Vokle
- Company type: Corporation
- Founded: June 2008
- Headquarters: Santa Monica, California, {{{location_country}}}
- Area served: Worldwide
- Creators: Robert Kiraz, Edward Dekeratry
- Website: www.vokle.com
- Registration: Optional
- Current status: Inactive

= Vokle =

Former American live streaming service

Vokle was an embeddable Internet microsite application that allowed speakers to broadcast live video to a virtual auditorium of viewers and take live video calls and text questions from the audience.

==History==

VOKLE privately launched a prototype in March 2009, and PC Magazine noted that VOKLE was a "web-based platform for video conversations" that seemed to be "adding voice to social networking." VOKLE refined its alpha version and launched a stable version to the public on December 11, 2009. The beta version of VOKLE allowed for remote co-hosts, screening of video calls and live video editing, and was aimed "to help you take social to the next step by providing you with your own customized, branded video chat platform." The application was web-based, could be embedded on external websites, and did not require plug-ins or downloads.

In July 2011, VOKLE launched a unique recording feature that automatically divides video and text questions into specific chapters, which can be browsed and selected before the viewer plays the recording. These chapters can be shared easily on Twitter or Facebook through buttons, and can also be embedded on external websites.

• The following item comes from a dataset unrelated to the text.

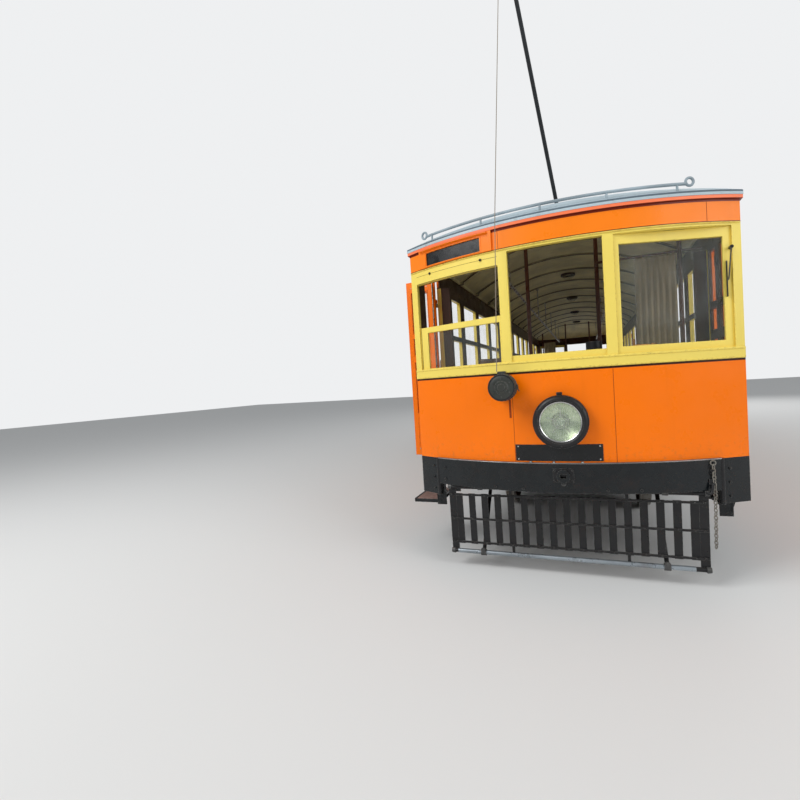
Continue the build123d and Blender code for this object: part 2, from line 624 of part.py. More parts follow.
def bowed_bar(half, z_end, z_middle, thick, x):
    """Bar that sags from its ends to its middle, given by the heights of its lower face."""
    rim = [
        ThreePointArc((-half, z_end), (0, z_middle), (half, z_end)),
        Line((half, z_end), (half, z_end + thick)),
        ThreePointArc((half, z_end + thick), (0, z_middle + thick), (-half, z_end + thick)),
        Line((-half, z_end + thick), (-half, z_end)),
    ]
    return side_plate(rim, x)


def pedestal(x, middle):
    """Pair of jaws with flared roots and the tie under them, round one axle box."""
    low = BOX_Z[0] - JAW_DROP
    root = FRAME_TOP - FRAME_BAR
    near, far = middle - BOX_HALF - JAW, middle + BOX_HALF + JAW
    rim = [
        ThreePointArc((near - JAW, root + 5), (near - JAW / 3, root - JAW / 3), (near, root - 1.2 * JAW)),
        Line((near, root - 1.2 * JAW), (near, low)),
        Line((near, low), (far, low)),
        Line((far, low), (far, root - 1.2 * JAW)),
        ThreePointArc((far, root - 1.2 * JAW), (far + JAW / 3, root - JAW / 3), (far + JAW, root + 5)),
        Line((far + JAW, root + 5), (near - JAW, root + 5)),
    ]
    gap = block((x[0] - 99, x[1] + 99), (middle - BOX_HALF, middle + BOX_HALF), (low + JAW_DROP / 2, root))
    return side_plate(rim, x) - gap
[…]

In March 2013, staff pick Binyamin Goldman posted an article on the tech blog The Verge directed toward the VOKLE staff. The article explained that people have been unable to broadcast on the site since November, and that the VOKLE team has not responded to his personal emails, tweeted, or put something on Facebook in the past 4 months. The site was no longer fully functional in November 2013, and continues to be inaccessible as of 2025.

==Financing==

After their initial seed round in 2008, VOKLE began raising Angel funds. In April 2010, Co-founder Edward Dekeratry confirmed that VOKLE had secured a small round that allowed the company to pay for basic engineering. In August 2010, Tech Coast Angels, Southern California's largest angel investment group, confirmed they had invested in Vokle. Angel funding continued until April 2011, when VOKLE closed its angel round with an extra $767,000 from investors including Imogen Heap, Rafe Furst and Tech Coast Angels, "bringing Vokle’s total funding to $1.26 million."